Dow Jones live tracker: US stock market leads worldwide sell-off after Trump's tariff announcement
Trump announced a minimum tariff of 10% on imports, with the tax rate running much higher on products from certain countries like China and those from the E.U.
WASHINGTON — While financial markets around the world are reeling after President Donald Trump’s most severe set of tariffs, the U.S. stock market is taking the worst of it so far.
The S&P 500 was down 4.3% in morning trading, more than other major stock markets, and it’s on track for its worst day since COVID shattered the global economy five years ago. The Dow Jones Industrial Average was down 1,538 points, or 3.6%, as of 10:55 a.m. Eastern time, and the Nasdaq composite was 5.6% lower. As of noon Eastern, it was down around 1,300 points.
Little was spared in financial markets as fear flared globally about the potentially toxic mix of higher inflation and weakening economic growth that tariffs can create.
Click here or on the below video to see the live ticker from the New York Stock Exchange.
Investors worldwide knew Trump was going to announce a sweeping set of tariffs late Wednesday, and fears surrounding it had already pulled Wall Street’s main measure of health, the S&P 500 index, 10% below its all-time high.
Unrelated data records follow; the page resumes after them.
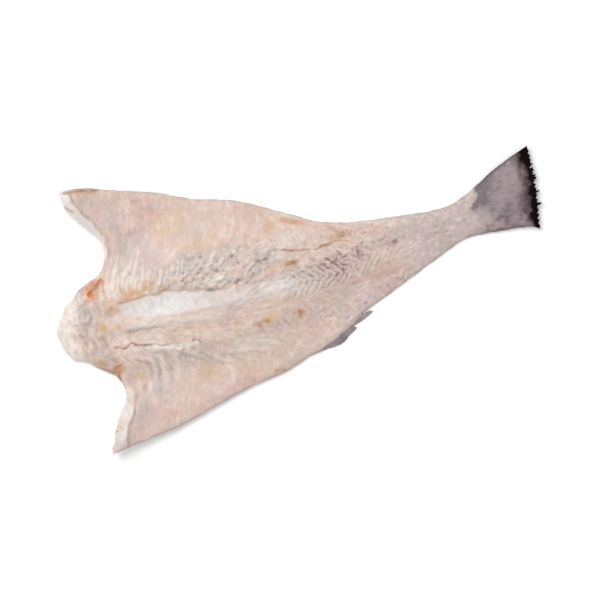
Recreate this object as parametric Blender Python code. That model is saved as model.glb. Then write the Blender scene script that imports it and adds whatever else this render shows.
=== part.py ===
"""Split, salted and dried cod: one solid, lying open on its skin with the cut flesh up.

Row frame: X along the fish, nape at -X and tail fin at +X; Y across it; Z up. The origin is at
the centre of the bounding box's base, on the flat of the skin that the fish rests on.

Inside this file a place on the fish is (s, w), in millimetres: s is the distance from the front
of the nape towards the tail, and w the distance to the left of the backbone line.
"""

import math
import random

import bpy
import numpy as np
from mathutils import Vector
from mathutils.geometry import delaunay_2d_cdt
from mathutils.kdtree import KDTree

MM = 0.001
SEED = 7

# Driving dimensions, in millimetres
LENGTH = 610.0
MOST_THICK = 25.0  # thickest place of the loins
FLAP_THICK = 6.5  # belly flaps, away from their edges
FLAP_SHARE = 0.8  # flaps are never thicker than this share of the back beside them
ANAL_FIN_THICK = 1.8

OUTLINE_STEP = 6.0
FLESH_STEP = 6.5  # spacing of the points on the cut side
SKIN_STEP = 11.0  # spacing of the points on the skin side
EDGE_PARTS = 6  # distances are measured to this many places along each piece of the outline
EDGE_CLEAR = 0.62  # inner points keep this share of a step from the outline and from the ring
RING_INSET = 4.5  # a ring of points runs this far inside the outline
RING_CLEAR = 0.92  # a ring point nearer the outline than this share of the inset is left out

# Outline, as smooth curves through these places (s, w), corner to corner
LEFT_COLLAR_TIP = (53.0, 171.0)
LEFT_TAIL_TIP = (608.0, 61.0)
RIGHT_TAIL_TIP = (594.0, -41.0)
RIGHT_COLLAR_TIP = (24.0, -150.0)
ANAL_FIN_REAR = (360.0, -75.0)
ANAL_FIN_FRONT = (284.0, -106.0)

LEFT_SIDE = [
    LEFT_COLLAR_TIP, (82, 167), (122, 152), (162, 138), (202, 118), (252, 100),
    (302, 71), (342, 47), (382, 34), (432, 26), (487, 19), (522, 27), (562, 46), LEFT_TAIL_TIP,
]
RIGHT_TAIL_SIDE = [
    RIGHT_TAIL_TIP, (585, -34), (545, -28), (507, -25), (470, -36), (420, -54), ANAL_FIN_REAR,
]
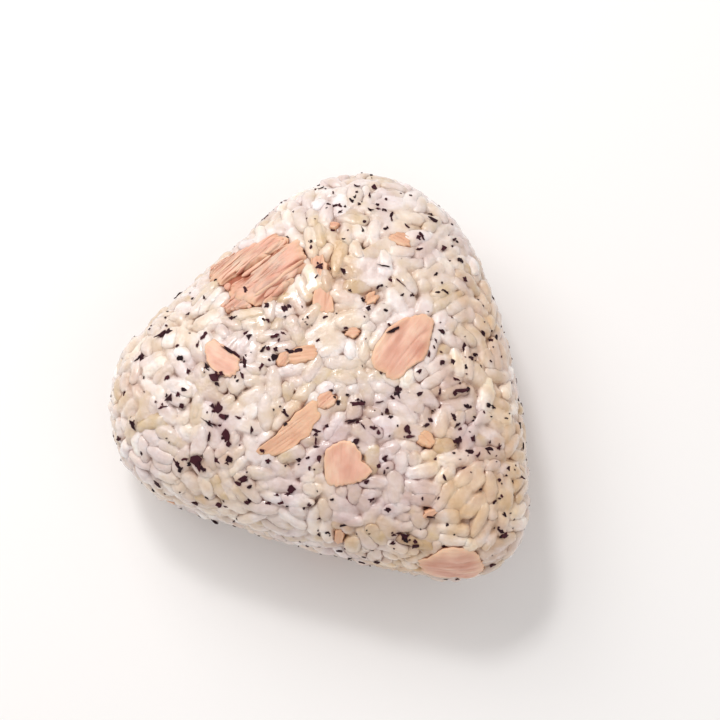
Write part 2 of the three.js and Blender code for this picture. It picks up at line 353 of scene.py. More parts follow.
def flatten(points, place, heading):
    """The flat x and y of points on the skin, the other way round."""
    point, along, across, outward = seat(place, heading)
    away = points - CENTRE
    away *= ((point - CENTRE) @ outward / (away @ outward))[:, None]
    return np.stack([(CENTRE + away - point) @ along, (CENTRE + away - point) @ across], 1)


def on_ball(column, row):
    """The place on the skin that shows at this column and row of the picture."""
    direction = ray_through(column, row)
    point = eye + direction * (DISTANCE - 50)  # nearly there, and the rest in ever shorter steps
    for _ in range(60):
        point = point + direction * 0.8 * skin(point[None])[0][0]
    return point


def dropped(corners, name):
    """Corners in the picture, as flat places in a flake's frame."""
    return flatten(np.array([on_ball(*corner) for corner in corners]), *FLAKES[name])


print("flakes:", ", ".join(FLAKES))

# %% [markdown]
# ## The flakes' outlines
#
# Tuna breaks along its fibres and tears across them, so a flake's outline is its character: a
# notch here, a long straight break there. The flakes that face the camera are drawn corner by
# corner in the picture, and each corner is dropped on the ball. The thick chunk is three slabs
# that overlap like shingles, with dark crevices between them. Flakes on the other sides get
# uneven outlines by a rule.

# %% Slabs that face the camera
# thickness, lift over the flake's level, pitch and depth of the folds, and the corners
DRAWN = {
    "tuna_chunk": [
        (3.2, -0.15, 1.4, 0.34, [
            (209, 268), (229, 255), (254, 243), (273, 233), (288, 236), (286, 242), (275, 250),
            (258, 259), (243, 268), (232, 275), (219, 283), (210, 280),
        ]),
        (3.6, 0.0, 1.5, 0.36, [
            (224, 286), (235, 282), (250, 272), (259, 263), (273, 251), (287, 241), (299, 238),
            (302, 249), (305, 257), (302, 268), (293, 275), (292, 282), (281, 292), (271, 299),
            (257, 303), (243, 302), (231, 297),
        ]),
        (2.8, -0.5, 1.8, 0.2, [
            (217, 304), (225, 299), (235, 295), (246, 298), (250, 304), (238, 308), (221, 308),
        ]),
    ],
    "tuna_flake_upper": [
        (2.0, -0.3, 4.0, 0.08, [
            (376, 345), (388, 327), (398, 321), (411, 315), (427, 315), (434, 319), (433, 330),
            (430, 342), (428, 353), (423, 360), (408, 369), (401, 377), (393, 382), (387, 374),
            (374, 366), (372, 355),
        ]),
    ],
    "tuna_flake_lower": [
        (1.8, -0.35, 2.4, 0.05, [
            (324, 451), (332, 445), (341, 441), (352, 441), (356, 447), (361, 453), (361, 461),
            (368, 465), (373, 471), (366, 479), (354, 484), (340, 486), (326, 485), (324, 468),
        ]),
    ],
    "tuna_strip": [
        (2.2, -0.7, 1.3, 0.07, [
            (248, 453), (258, 448), (268, 441), (277, 434), (282, 426), (290, 421), (295, 412),
            (305, 407), (311, 399), (319, 403), (318, 411), (322, 417), (314, 426), (309, 437),
            (300, 440), (294, 449), (284, 452), (276, 456), (262, 455),
        ]),
    ],
    "tuna_patch_inner": [
        (2.0, -0.95, 2.6, 0.08, [
            (316, 282), (325, 280), (331, 286), (333, 300), (334, 310), (324, 313), (313, 308),
            (312, 294),
        ]),
        (1.6, -1.0, 2.6, 0.08, [
            (310, 256), (322, 253), (327, 262), (326, 276), (317, 282), (311, 272),
        ]),
    ],
    "tuna_patch_left": [
        (1.9, -0.55, 3.0, 0.05, [
            (203, 344), (213, 338), (225, 345), (237, 356), (240, 368), (230, 377), (216, 374),
            (206, 360),
        ]),
    ],
    "tuna_foot": [
        (2.9, -0.3, 2.4, 0.06, [
            (418, 561), (431, 557), (440, 550), (453, 548), (464, 549), (476, 554), (482, 562),
            (483, 572), (472, 578), (455, 577), (438, 577), (424, 573),
        ]),
    ],
}


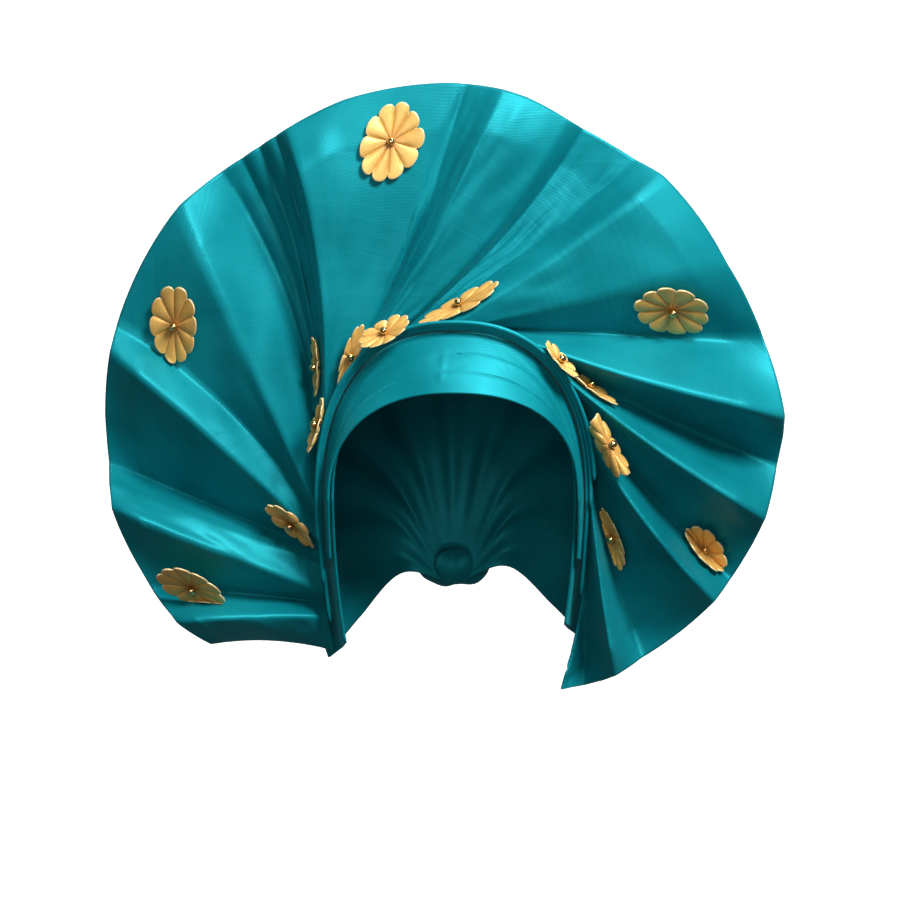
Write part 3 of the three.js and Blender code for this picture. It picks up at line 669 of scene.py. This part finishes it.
a = np.linspace(0, 2 * np.pi, knotShape["sides"], endpoint=False)[:, None]
b = np.linspace(0.02, np.pi - 0.02, knotShape["rings"])[None, :]
across = -np.cos(b) + 0 * a
around = np.sin(b)
narrow = 1 - knotShape["waist"] * (1 - np.abs(across)) ** 2
spiral = knotShape["crease"] * np.sin(a * 2 + across * 7) * around ** 0.5
knotGrid = vec(across * knotShape["halfWidth"],
               np.cos(a) * around * (knotShape["halfDepth"] * narrow + spiral * 0.6),
               np.sin(a) * around * (knotShape["halfHeight"] * narrow + spiral))
edgeShare = hoodShape["gatherRadius"] / knotShape["halfWidth"]
sunk = knotShape["halfDepth"] * math.sqrt(1 - edgeShare ** 2)
knotGrid = knotGrid + np.array([0, gatherRing["depth"] + knotShape["seatGap"] + sunk, gatherRing["z"]])
knotPiece = sheetMesh("tied_knot", knotGrid, closed=True)
knotPiece.data.materials.append(hoodClothPaintedShade)
settle(knotPiece, "cloth", "nape_knot")
print("knot: done")


# Gilt leather flowers, each with a bead

flowerShape = {
    "radius": 21.5, "wall": 0.7, "petals": 10, "notch": 0.2, "dish": 1.6, "gap": 0.25,
    "rib": 0.32, "seam": 0.55, "puff": 0.7, "petalColumns": 14, "rings": 20, "uneven": 0.09,
    # name, pleat line, along, size, width, turn
    "onFan": (("top", 15.5, 0.84, 1, 0.8, 0), ("upper_left", 8.35, 0.8, 0.75, 1.28, 20),
              ("lower_left", 2.3, 0.7, 0.84, 1.1, 0), ("upper_right", 26.5, 0.72, 0.9, 1.08, 10),
              ("lower_right", 33.0, 0.84, 0.8, 1, 30), ("pleat_left_low", 6.5, 0.13, 0.8, 0.5, 0),
              ("pleat_left_high", 12.5, 0.3, 0.75, 0.4, 15), ("pleat_top_left", 15.6, 0.2, 0.85, 0.4, 0),
              ("pleat_top", 24.6, 0.14, 1, 0.5, 10), ("pleat_right_high", 30.62, 0.185, 0.8, 0.34, 0),
              ("pleat_right_mid", 33.95, 0.18, 0.85, 0.45, 20),
              ("pleat_right_low", 35.6, 0.45, 0.85, 0.45, 0)),
    # name, angle, lean, size, width, turn
    "onRolls": (("band_left", 112, 40, 0.72, 0.5, 0), ("band_right", 54, 55, 0.6, 0.4, 0),
                ("pleat_left_mid", 150, 72, 0.72, 0.4, 0)),
}


# straight off the fan's front, evened out over its neighbourhood
def offFan(place, along):
    wide, long = 0.3, 0.05
    acrossStep = fanPoint(place + wide, along) - fanPoint(place - wide, along)
    alongStep = fanPoint(place, np.clip(along + long, 0, 1)) - fanPoint(place, np.clip(along - long, 0, 1))
    return unit(np.cross(acrossStep, alongStep))


# places that lie the given distances across the pleats from one place, measured over the cloth
def placesAcross(place, along, distance):
    reach = np.linspace(-3, 3, 161)
    samples = plainFan(np.clip(place + reach, 0, lastFold)[None, :], along[:, None])
    gone = np.hstack([np.zeros((len(along), 1)), np.linalg.norm(np.diff(samples, axis=1), axis=-1).cumsum(1)])
    gone = gone - gone[:, 80:81]
    found = [np.interp(d, g, reach) for d, g in zip(distance, gone)]
    return np.clip(place + np.array(found), 0.05, lastFold - 0.05)


# one flower's own flat pattern: turn round the bead, share from the middle to the edge, height in mm
def petalPattern(turnOffset, number):
    s = flowerShape
    rng = np.random.default_rng(seed + 100 + number)
    step = 2 * np.pi / s["petals"]
    inPetal = 0.5 - 0.5 * np.cos(np.pi * np.arange(s["petalColumns"]) / s["petalColumns"])
    turns, edges, local = [], [], []
    lengths = 1 - s["uneven"] * rng.uniform(0, 1, s["petals"])
    for k in range(s["petals"]):
        lobe = np.clip(1 - np.abs(2 * inPetal - 1) ** 2.4, 0, 1) ** 0.5
        low = min(lengths[k], lengths[k - 1]) * (1 - s["notch"])
        after = min(lengths[k], lengths[(k + 1) % s["petals"]]) * (1 - s["notch"])
        base = np.where(inPetal < 0.5, low, after)
        turns.append(step * (k + inPetal))
        edges.append(base + (lengths[k] - base) * lobe)
        local.append(inPetal)
    turns, edges, local = (np.concatenate(x) for x in (turns, edges, local))
    rings = np.linspace(0.0, 1, s["rings"])
    rings[0] = 0.015
    share = rings[None, :] * edges[:, None]
    off = np.abs(2 * local - 1)[:, None]
    out = rings[None, :]
    puff = s["puff"] * (1 - off ** 2) * ease(out / 0.8) * (1 - 0.35 * ease((out - 0.8) / 0.2))
    seam = -s["seam"] * np.exp(-((1 - off) / 0.16) ** 2) * ease(out / 0.25) * ease((1.05 - out) / 0.3)
    ribs = sum(np.exp(-(((local[:, None] - r) / 0.05) ** 2)) for r in (0.3, 0.5, 0.7))
    ribs = s["rib"] * ribs * ease(out / 0.12) * ease((0.8 - out) / 0.35)
    dish = s["dish"] * share ** 2
    return turns + turnOffset, share, dish + puff + seam + ribs, rings


# the petals' weave coordinates run round the bead and out to the edge, each from 0 to 1
def flowerMesh(name, grid, rings):
    aroundBead = np.linspace(0, 1, grid.shape[0])
    lengths = np.stack(np.broadcast_arrays(aroundBead[:, None] / mm, rings[None, :] / mm), -1)
    piece = sheetMesh(name, grid, closed=True, lengths=lengths)
    thicken(piece, flowerShape["wall"])
    piece.data.materials.append(giltLeather)
    return piece


beadShape = {"radius": 2.1, "bore": 0.5, "thread": 0.35, "sides": 28, "rings": 18}


# a polished bead with its bore, and the thread that holds it
def beadMesh(name, centre, way):
    s = beadShape
    lift = np.linspace(-np.pi / 2, math.acos(s["bore"] / s["radius"]), s["rings"])
    profile = [(s["radius"] * math.cos(l), s["radius"] * math.sin(l)) for l in lift]
    top = profile[-1][1]
    profile += [(s["bore"] * 0.8, top - 0.15), (s["thread"], top - 0.1),
                (s["thread"] * 0.8, top + 0.12), (0.02, top + 0.2)]
    profile[0] = (0.02, profile[0][1])
    side = unit(np.cross(way, [0.3, 0.1, 0.9]))
    other = np.cross(way, side)
    turn = np.linspace(0, 2 * np.pi, s["sides"], endpoint=False)[:, None]
    radius, height = np.array(profile).T
    grid = (centre + side * (np.cos(turn) * radius)[..., None] + other * (np.sin(turn) * radius)[..., None]
            + way * np.broadcast_to(height, (s["sides"], len(profile)))[..., None])
    piece = sheetMesh(name, grid, closed=True)
    piece.data.materials.append(beadGold)
    return piece


seating = {"step": 0.2, "mostSteps": 60}


def touches(points, trees, room):
    return any(tree.find_nearest(Vector(p), room)[0] is not None for tree in trees for p in points)


# how far a grid of points slides along a direction until it is clear of every tree
def clearShift(grid, way, trees, room):
    points = grid[::2, ::3].reshape(-1, 3)
    for step in range(seating["mostSteps"]):
        shift = way * seating["step"] * step
        if not touches(points + shift, trees, room):
            return shift
    return way * seating["step"] * seating["mostSteps"]


front = np.array([0.0, -1.0, 0.0])
seatTrees = [fanTree] + [treeOf(g, True) for g in rollGrids] + [treeOf(bandGrid)]
flowerPieces, beadPieces = [], []


# seats one flower and its bead clear of the cloth and of the flowers before it
def placeFlower(name, grid, rings, way, centre):
    slide = unit(front + way)
    room = flowerShape["wall"] / 2 + flowerShape["gap"] + fanShape["wall"] / 2
    shift = clearShift(grid, slide, seatTrees, room)
    grid = grid + shift
    petals = flowerMesh("petals_" + name, grid, rings)
    settle(petals, "petals", "flower_" + name)
    beadCentre = centre + shift + way * (flowerShape["wall"] / 2 + beadShape["radius"])
    bead = beadMesh("stud_" + name, beadCentre, way)
    settle(bead, "bead", "bead_" + name)
    seatTrees.append(treeOf(grid, True))
    flowerPieces.append(petals)
    beadPieces.append(bead)


for number, (name, place, along, size, width, turned) in enumerate(flowerShape["onFan"]):
    turns, share, height, rings = petalPattern(math.radians(turned), number)
    radius = flowerShape["radius"] * size * share
    root, rim = (plainFan(np.array(place), np.array(end)) for end in (0.0, 1.0))
    pleatLength = float(np.linalg.norm(rim - root))
    alongs = np.clip(along + radius * np.cos(turns)[:, None] / pleatLength, 0.0, 1.0)
    sideways = radius * width * np.sin(turns)[:, None]
    places = placesAcross(place, alongs.ravel(), sideways.ravel()).reshape(alongs.shape)
    ways = offFan(places, alongs)
    base = (fanShape["wall"] + flowerShape["wall"]) / 2 + flowerShape["gap"]
    grid = fanPoint(places, alongs) + ways * (base + height)[..., None]
    way = offFan(np.array(place, float), np.array(along, float))
    placeFlower(name, grid, rings, way, grid[:, 0].mean(0))

for number, (name, angle, lean, size, width, turned) in enumerate(flowerShape["onRolls"]):
    turns, share, height, rings = petalPattern(math.radians(turned), 50 + number)
    radius = flowerShape["radius"] * size * share
    outward = ringOutward(bandRing, np.array(float(angle)))
    x = np.cross(outward, front)
    tilt = -math.radians(lean)
    way = (front * math.cos(tilt) + np.cross(x, front) * math.sin(tilt)
           + x * float(x @ front) * (1 - math.cos(tilt)))
    y = np.cross(x, way)
    middleLine = rollPoint(2, np.array(float(angle)))
    start = middleLine + way * (rollShape["radius"] + flowerShape["wall"] + rollShape["seam"])
    grid = (start + x * (radius * np.cos(turns)[:, None])[..., None]
            + y * (radius * width * np.sin(turns)[:, None])[..., None] + way * height[..., None])
    placeFlower(name, grid, rings, way, grid[:, 0].mean(0))
print("flowers: done", len(flowerPieces))


# Floor, light and camera

studio = {
    "floor": -0.42, "front": -2.4, "wall": 1.25, "halfWidth": 3.0, "wallHeight": 2.8, "bend": 0.4,
    "pale": (0.8, 0.8, 0.8), "paleRough": 0.9,
    "target": (-0.002, -0.02, -0.0286), "distance": 1.98, "halfView": 0.234,
    "key": dict(at=(0.62, -1.1, 0.95), size=0.45, power=37),
    "fill": dict(at=(-0.3, -2.3, 0.3), size=1.0, power=11),
    "top": dict(at=(0.2, -0.35, 1.3), size=0.6, power=6),
    "world": 0.1, "glow": 0.75,
}

backY, floorZ, bend = studio["wall"], studio["floor"], studio["bend"]
turn = np.linspace(0, math.pi / 2, 17)
cove = np.stack([backY - bend + bend * np.sin(turn), floorZ + bend - bend * np.cos(turn)], -1)
flat = np.array([[studio["front"], floorZ], [backY - bend, floorZ]])
upright = np.concatenate([cove, [[backY, floorZ + studio["wallHeight"]]]])
for name, line, glow in (("floor", flat, 0.0), ("backdrop", upright, studio["glow"])):
    grid = np.array([[(x * studio["halfWidth"], y, z) for y, z in line] for x in (-1, 0, 1)]) / mm
    sheet = sheetMesh(name, grid)
    paper, _, _, paperShader = nodeTree("pale_" + name)
    paperShader.inputs["Base Color"].default_value = (*studio["pale"], 1)
    paperShader.inputs["Roughness"].default_value = studio["paleRough"]
    paperShader.inputs["Emission Color"].default_value = (1, 1, 1, 1)
    paperShader.inputs["Emission Strength"].default_value = glow
    sheet.data.materials.append(paper)
    # the pale surroundings are seen, but throw little light back on the cloth
    sheet.visible_diffuse = False
    sheet.visible_glossy = False

for lampName in ("key", "fill", "top"):
    setting = studio[lampName]
    lamp = bpy.data.lights.new(lampName, "AREA")
    lamp.energy, lamp.size = setting["power"], setting["size"]
    holder = bpy.data.objects.new(lampName, lamp)
    bpy.context.scene.collection.objects.link(holder)
    holder.location = setting["at"]
    aim = Vector(studio["target"]) - Vector(setting["at"])
    holder.rotation_euler = aim.to_track_quat("-Z", "Y").to_euler()

world = bpy.data.worlds.new("studio")
world.use_nodes = True
world.node_tree.nodes["Background"].inputs["Color"].default_value = (1, 1, 1, 1)
world.node_tree.nodes["Background"].inputs["Strength"].default_value = studio["world"]
bpy.context.scene.world = world
bpy.context.scene.view_settings.view_transform = "Standard"

camera = bpy.data.objects.new("camera", bpy.data.cameras.new("camera"))
bpy.context.scene.collection.objects.link(camera)
camera.location = Vector(studio["target"]) + Vector((0, -studio["distance"], 0))
camera.rotation_euler = (math.radians(90), 0, 0)
camera.data.sensor_fit = "HORIZONTAL"
camera.data.angle = 2 * math.atan(studio["halfView"] / studio["distance"])
bpy.context.scene.camera = camera
print("studio: done")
But Trump still managed to surprise them with “the worst case scenario for tariffs,” according to Mary Ann Bartels, chief investment officer at Sanctuary Wealth.
Trump announced a minimum tariff of 10% on imports, with the tax rate running much higher on products from certain countries like China and those from the European Union. It’s “plausible” the tariffs altogether, which would rival levels unseen in roughly a century, could knock down U.S. economic growth by 2 percentage points this year and raise inflation close to 5%, according to UBS.
Such a hit would be so frightening that it “makes one’s rational mind regard the possibility of them sticking as low,” according to Bhanu Baweja and other strategists at UBS.